Lesbian Rabbi to Lead SoCal Board, Includes Orthodox

With the installation of Rabbi Denise Eger as the president of the Southern California Board of Rabbis, on May 11th, another milestone will have been passed in the advancement of GLBT rights within the organized Jewish world. It takes a little bit of unpacking, however, to figure out exactly what that milestone is, and what the road ahead looks like.  

Eger, a lesbian, is the spiritual leader of Reform-affiliated Congregation Kol Ami (“the voice of my people”) in West Hollywood, a GLBT-oriented community that is equally welcoming of straight allies and interfaith families. This is no great scandal in the Reform movement, which, along with Reconstructionism, has long championed full inclusion of GLBT Jews, including an almost decade-old policy of religiously sanctioning same-sex marriages. 

The Conservative movement began to open itself up officially to gay and lesbian Jews about two years ago, though it’s important to bear in mind the distinct mechanism of this particular process. Unlike Reform and Reconstructionism, Conservatives do consider themselves bound by halakha the articulation of Jewish law theoretically extending back to the God-Moses moment on Sinai. Whereas the movements beginning with “R” give themselves the latitude to rule ex cathedra that gays and lesbians are welcome, Conservative Jews (not to mention the Orthodox) must find some way to square this socially enlightened perspective with the book of Leviticus.   

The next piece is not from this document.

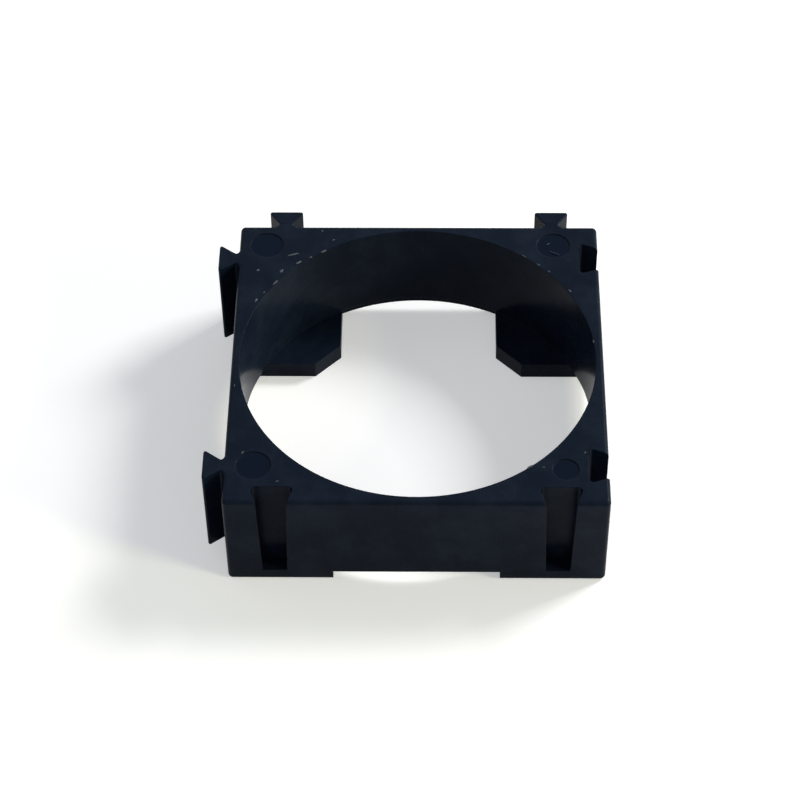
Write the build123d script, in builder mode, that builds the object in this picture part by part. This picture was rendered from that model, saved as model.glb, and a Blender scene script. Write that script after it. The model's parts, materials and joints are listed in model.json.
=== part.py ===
from build123d import *
import os

# Battery cell holder bracket: one injection-moulded square ring that spaces a single cylindrical
# cell in a pack. The cell stands in the round bore on four corner stops. Dovetail keys on the left
# and back sides slide into the dovetail slots of the neighbouring brackets' right and front sides,
# so brackets join into a grid of any size. The stops leave a cross-shaped window for the cell's
# terminal, and the window runs out under the side walls as channels for the connecting strips.
#
# Frame, in millimetres: the origin is on the cell's axis, in the plane of the seat on which the
# cell's end rests. +Z points up out of the bore, +X to the right and +Y to the back.

# Cell and bore
cell_diameter = 32.2  # a 32650 or 32700 cell in its sleeve
cell_clearance = 0.2  # gap all round between the cell and the bore
side_wall = 0.7  # thinnest wall, at the middle of each side
seat_relief = 0.2  # the opening below the seat is this much wider all round than the bore

# Body
body_height = 11.0
corner_radius = 0.45  # upright corners
top_edge_radius = 0.4
foot_edge_radius = 0.4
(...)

When, two years ago, the Conservative movement did find a way to accept the ordination of openly gay and lesbian Jews as rabbis and cantors, and to condone commitment ceremonies (as opposed to marriages) it was through a tshuva (a halakhic ruling) that differentiated between the type of sodomy prohibited in the Torah, and the loving relationships that form the basis of contemporary same-sex bonds (and the legal fiction that these loving couples wouldn’t perform anything like those Torah-prohibited acts, nudge nudge, wink wink.)  

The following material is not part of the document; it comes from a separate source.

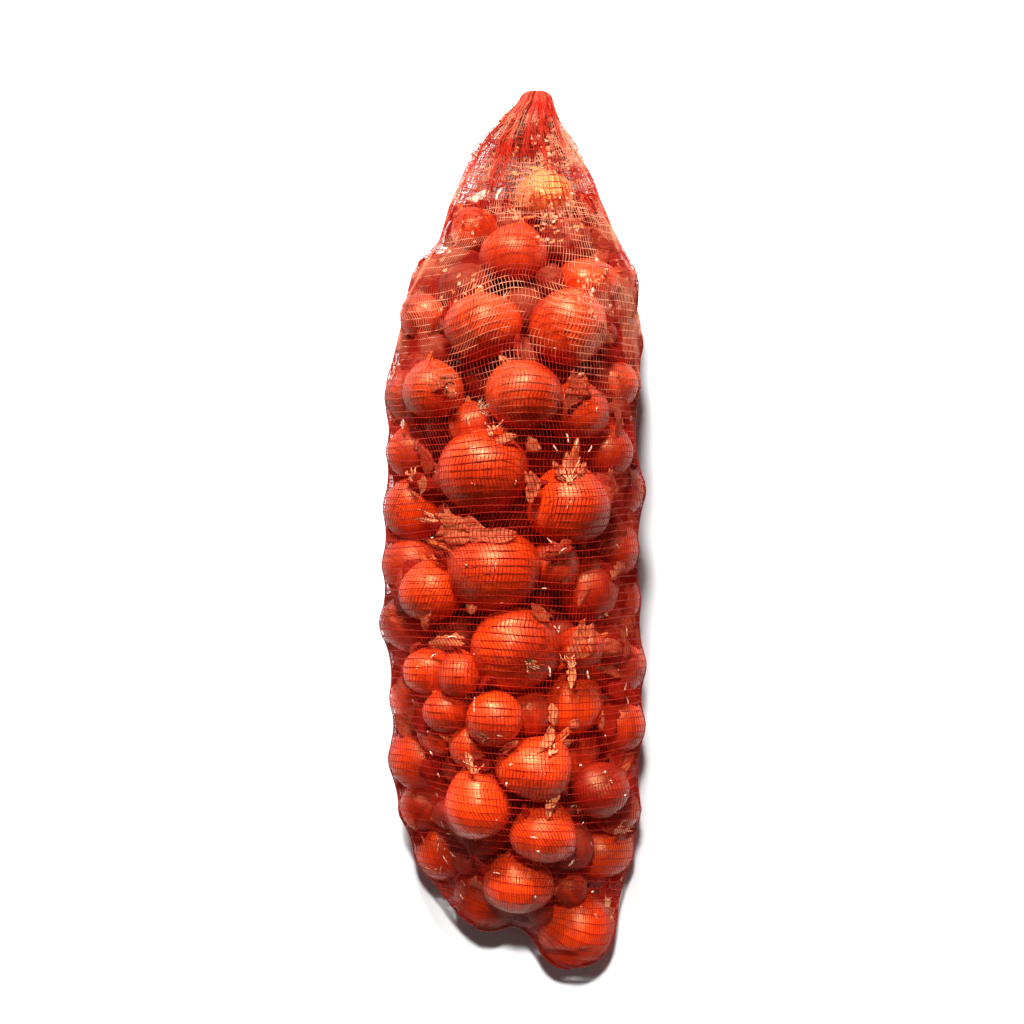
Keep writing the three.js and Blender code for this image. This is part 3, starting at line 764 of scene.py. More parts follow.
def thread_corners(faces, index, closed):
    """Bake map of threads: each thread is a strip across the square."""
    threads, count = index.shape[:2]
    thread, rest = np.divmod(faces, count * 4)
    place, corner = np.divmod(rest, 4)
    place = place.astype(float)
    if closed:
        wraps = (place.max(1) - place.min(1) > count / 2)[:, None]
        place = np.where(wraps & (place < count / 2), place + count, place)
    corner = corner.astype(float)
    around = (corner.max(1) - corner.min(1) > 2)[:, None]
    corner = np.where(around & (corner == 0), 4, corner)
    return np.stack((place / (count + 1), (thread + corner / 5) / threads), -1)


# ---- Materials ----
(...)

At the same time, other, less permissive tshuvot were issued, comparable to minority opinions, except for the fact that it remains up to the various institutions within the movement to determine which tshuva they will follow. The two Conservative rabbinical schools in the US have gone with the accepting tshuva, whereas the Israeli seminary has proved the reactionary element. (This is a story for another day.)  

The issue is pretty much a non-starter in the Orthodox world, except for a notable handful of fringe-rabbis pushing for more inclusiveness, and what I assume to be a significant number of modern Orthodox (as opposed to ultra-Orthodox) Jews who have plenty of sympathy for gays and lesbians, and probably number many of them among their friends, but can’t yet see a way to harmonize this personal sentiment with their larger religious commitments.   

It’s important to bear this denominational scorecard in mind when considering Eger’s appointment, because a “board of rabbis” is, in its essence, a trans-denominational body. Existing in most major Jewish population centers, the entity is a kind of trade association where rabbis from different backgrounds come together for the sake of “fellowship, religious camaraderie, educational enrichment, and to speak with a single voice on behalf of our Jewish community.” When, for the first time, a lesbian rabbi is tapped to head such a body, it’s a chance to see if denominations that haven’t come to new conclusions about gay rights will accept, at least partially, the authority of those that have—a little like wondering if an Iowa marriage will be accepted in Alabama.  

So far so good. As reported in the Forward, the Orthodox members of the board have pledged to work with their new chief, who seems to have already attained the status of beloved colleague. But, as the Forward story also makes clear (and this is a pretty big but), Orthodox acquiescence is largely based on the fact that the hardliners have already left the building, leaving the Southern California board, for some time now, with a decidedly liberal consensus that is not necessarily a microcosm of the larger Jewish world.    

Jewish unity, enshrined in the Hebrew phrase klal Yisrael (roughly “the totality of Israel”) is a thousands-of-years-old value. Those rabbis that chose to serve on trans-denominational boards with their ideological opponents invoke it as their justification. By one reading, Eger’s appointment indicates that gay and lesbian Jews who have found a place for themselves in liberal movements may receive de facto acceptance from more conservative (small “c”) strands under the rubric of klal Yisrael.   

At the same time, the board’s composition does seem to point to the resemblance of the contemporary Jewish world to two trains picking up steam as they move down the same track in opposite directions, and my heart goes out to those of the Modern Orthodox who seem sometimes to be serving as human linchpins, with one leg on each engine.